Although I could, of course, be mistaken, the passage-taken in the context of the entire book-does not appear to demonstrate that Mr. London was condemning those sentiments, but rather seeing them as a practical virtue. 

(One thing to note in passing: take out the overt racist phrases, and the underlying attitude shown by Mr. London’s character towards these “Melanesian boys” is awfully similar to present-day attitudes in the media, in the mayor’s office, and in the Council Chambers at Oakland City Hall about the young African-American participants in East Oakland’s sideshows. We have not traveled so far as we might think. That, however, is a subject for another column…) 

In any event how does Oakland, with its large population of color and its often-repeated promotion of itself as “the most diverse city in the country” and a “hate-free zone,” reconcile the placement of a statue at its waterfront gateway to a man who espoused anti-black, anti-Asian racism? 

Last week, we suggested that Oakland undertake a public dialogue on the subject to begin to clear the air about our prejudiced past and present. This week, I will add some suggestions as to how Oakland might conduct that dialogue in a way that might bring some added benefit to the city. 

The first suggestion would be to establish a Jack London Room at the main branch of the Oakland Public Library, not dedicated merely to Mr. London, but to East Bay writers in general. The library already has an Oakland History Room that includes some of Jack London’s writings, but that tends to get hidden in a venue that is dedicated to all of Oakland’s history. I would suggest setting up a second room that both contracts and expands on that idea-opening up to a collection for the entire East Bay, while limiting the focus to writers only. 

In that way, we could both a collection of Jack London’s writings, but the writings of other well-known authors with East Bay ties as well (people like Frank Norris, Amy Tan, Ishmael Reed, Terry McMillan, Michael Chabon, Jessica Mitford, and Joaquin Miller come immediately to mind). 

In addition, I would include in an Oakland Library Jack London Room written work by various writers which highlights and concentrates on the effects of racism and ways to combat it, perhaps in the spirit of the Simon Wiesenthal Museum of Tolerance in Los Angeles. London’s racism, then, could be seen in context, and not just left out there unacknowledged. 

Another suggestion, since we are talking about museums, would be a revival of the old Jack London Museum itself. There once was such a museum, operated by a private group out of the old Jack London Village. The private group went under and the museum closed sometime before the City of Oakland razed the Village, and despite promises that the museum would be relocated and reopened, that appears to have never happened.

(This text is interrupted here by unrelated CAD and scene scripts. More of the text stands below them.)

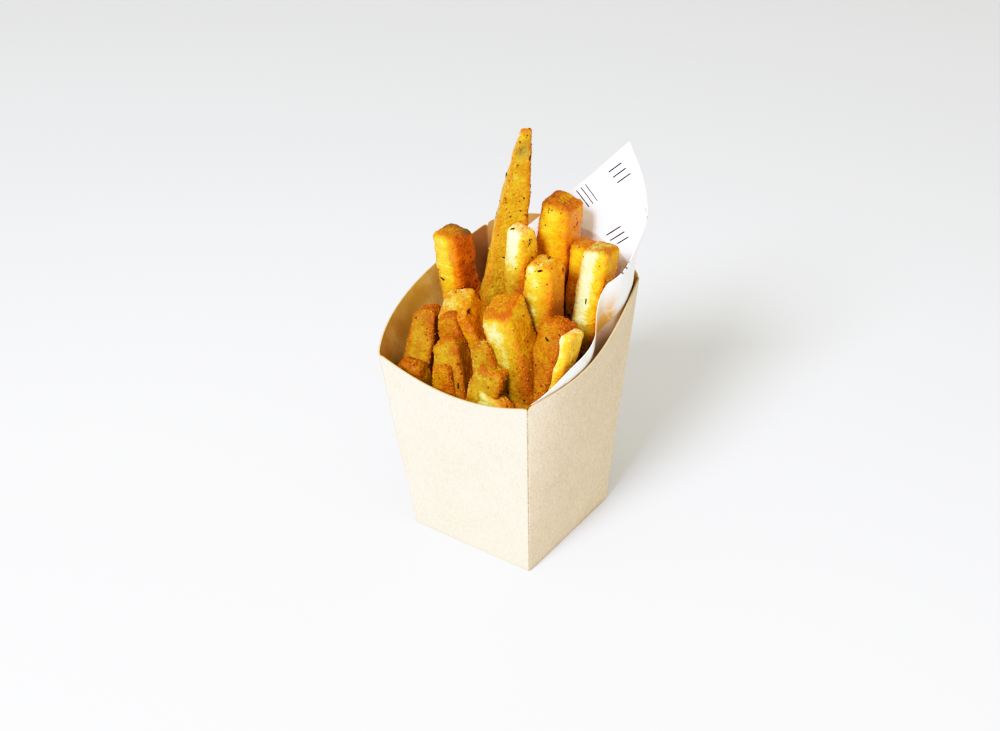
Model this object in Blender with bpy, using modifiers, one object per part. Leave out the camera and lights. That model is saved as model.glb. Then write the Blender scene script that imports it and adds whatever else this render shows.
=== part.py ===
"""French fries in an open kraft carton, lined at the back and right with a loose sheet of white paper.

Three pieces: the carton, the paper liner and the heap of fries. The carton stands on its square base,
centred on the origin, with its low front wall towards -Y. Units are metres, +Z is up.
"""
import math
import random
from collections import namedtuple

import bmesh
import bpy
from mathutils import Matrix, Vector, noise

MM = 0.001
NOISE_SEED = 7

# Carton: a folded board tray that widens upwards, low in front and arched at the back
BASE_SIDE = 50 * MM
BOARD_THICKNESS = 0.5 * MM
FRONT_CORNER_HEIGHT = 73.2 * MM
FRONT_SCOOP_DEPTH = 6.8 * MM
BACK_CORNER_HEIGHT = 94 * MM
BACK_ARCH_RISE = 9.8 * MM
RIGHT_RIM_DIP = 2.8 * MM
RIGHT_DIP_FULL_AT = 0.45
BACK_DIP_REACH = 0.16
SIDE_FLARE = 0.0765
FRONT_FLARE = 0.0945
SIDE_BOW = 7.2 * MM
SIDE_BOW_POWER = 1.2
SIDE_BOW_FORWARD = 0.27
SIDE_COLUMNS = 14
FRONT_COLUMNS = 12
BACK_COLUMNS = 14
WALL_ROWS = 6

# Paper liner: one sheet along the right wall, round the back corner and along the back wall
PAPER_THICKNESS = 0.3 * MM
PAPER_GAP = 0.75 * MM
PAPER_FOOT = 4 * MM
PAPER_FRONT_START = 1.5 * MM
PAPER_CORNER_RADIUS = 5 * MM
PAPER_TIP_HEIGHT = 138.5 * MM
PAPER_UPRIGHT_FROM = 108 * MM
PAPER_PROUD = 3 * MM
PAPER_PROUD_FULL_AT = -15 * MM
PAPER_BACK_RISE = 9.5 * MM
PAPER_RISE_FROM = -1 * MM
PAPER_RISE_TO = 11 * MM
PAPER_SHOULDER_POWER = 1.2
PAPER_LEFT_END = 5 * MM
PAPER_CURL = 2.6 * MM
PAPER_CURL_FROM = 98 * MM
PAPER_CURL_TO = 116 * MM
PAPER_FOLD_AT = 6.5 * MM
PAPER_FOLD_DEPTH = 4.6 * MM
PAPER_FOLD_WIDTH = 7.5 * MM
PAPER_FOLD_FROM = 45 * MM
PAPER_FOLD_TO = 92 * MM
PAPER_CRINKLE_DEPTH = 0.35 * MM
PAPER_CRINKLE_SCALE = 90
PAPER_RIGHT_COLUMNS = 20
PAPER_CORNER_COLUMNS = 6
PAPER_BACK_COLUMNS = 12
PAPER_ROWS = 12
PAPER_EDGE_STEPS = 8

# Fries: thick cut, with a square section whose corners are cut off
FRY_FLAT = 0.72
FRY_SECTION = [
    (1, -FRY_FLAT), (1, FRY_FLAT), (FRY_FLAT, 1), (-FRY_FLAT, 1),
    (-1, FRY_FLAT), (-1, -FRY_FLAT), (-FRY_FLAT, -1), (FRY_FLAT, -1),
]
FRY_RINGS = 7
FRY_CROWN = [(0.985, 0.97), (1.0, 0.78)]
FRY_TAPER_POWER = 3.5
FRY_SLANT_POWER = 4
FRY_SEED = 11
FRY_BEND = 1.1 * MM
FRY_BEND_SCALE = 45
FRY_CRAG = 0.5 * MM
FRY_CRAG_SCALE = 190

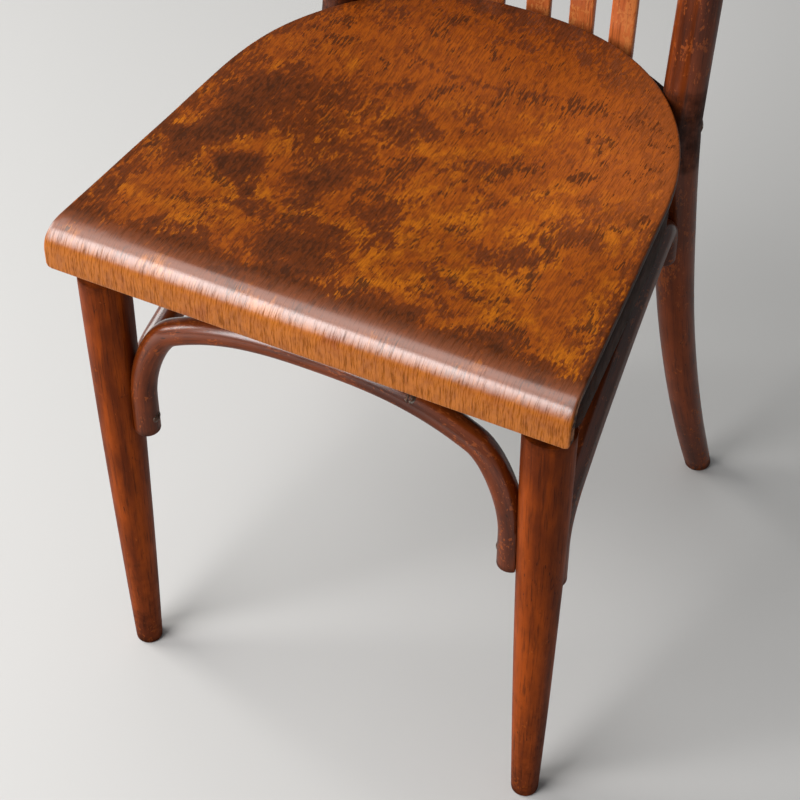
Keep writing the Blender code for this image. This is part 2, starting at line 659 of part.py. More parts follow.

So to this day, except for that sad, lonely statue staring out on the estuary next to Scott’s and the surrounding square that has little, if anything, to do with Jack London, Oakland has no destination magnet for its most famous citizen. 

An Oakland Jack London Museum probably can’t hope to compete with the museum in the Jack London State Park up in Glen Ellen, located in the last house that he and his wife occupied. But I think that can be made into a positive rather than a problem. 

First, in much the same way as I would suggest expanding a proposed Jack London Room at the Oakland Public Library to include anti-racist studies, I would suggest expanding a proposed new Jack London Museum to include not only Jack London artifacts from his days in Oakland and the East Bay, but replications of the East Bay communities as they were around the turn of the last century, when Mr. London lived here, concentrating in part on those communities that Mr. London’s writings looked down upon. There were thriving African-American and Chinese-American communities in the East Bay at the turn of the 20th century. Placing replications of those communities next to, say, one of Mr. London’s oyster pirate sloops or the saloon where he hung out would help us understand more of Mr. London, and the times in which he lived. (The Oakland Museum showed how that type of juxtaposition might be done in its recent Vietnam War exhibit, giving equal weight and perspective to both sides of the conflict.) 

A third suggestion would be an Oakland-based Jack London Writers Conference, complete with a writing contest that solicited entries both from those who are working right now towards a professional career, as well as area high school students. Race and racism, once more, could be a suggested theme that would help in both the understanding of Mr. London’s work, as well as ameliorating the harm some of his work helped to perpetuate. The East Bay is awash in both professional writers who could serve as facilitators and colleges that might be induced to sign on as co-sponsors (the Peralta Community College District, Cal State East Bay, and UC Berkeley, for example). Holding such a conference would both encourage Oakland’s own sense of itself as a literary center—which it certainly could be, if it wanted to—as well as change the city’s negative image among folks not familiar with the city. 

Such Oakland problems as the long-known but little-discussed racist side of Jack London are not insurmountable. What it takes for Oakland’s revival is less money thrown at developers, and more imagination. Since Oakland has not so much of the former, and more than enough of the latter, this shouldn’t end up being nearly as much trouble as we seem to be making it.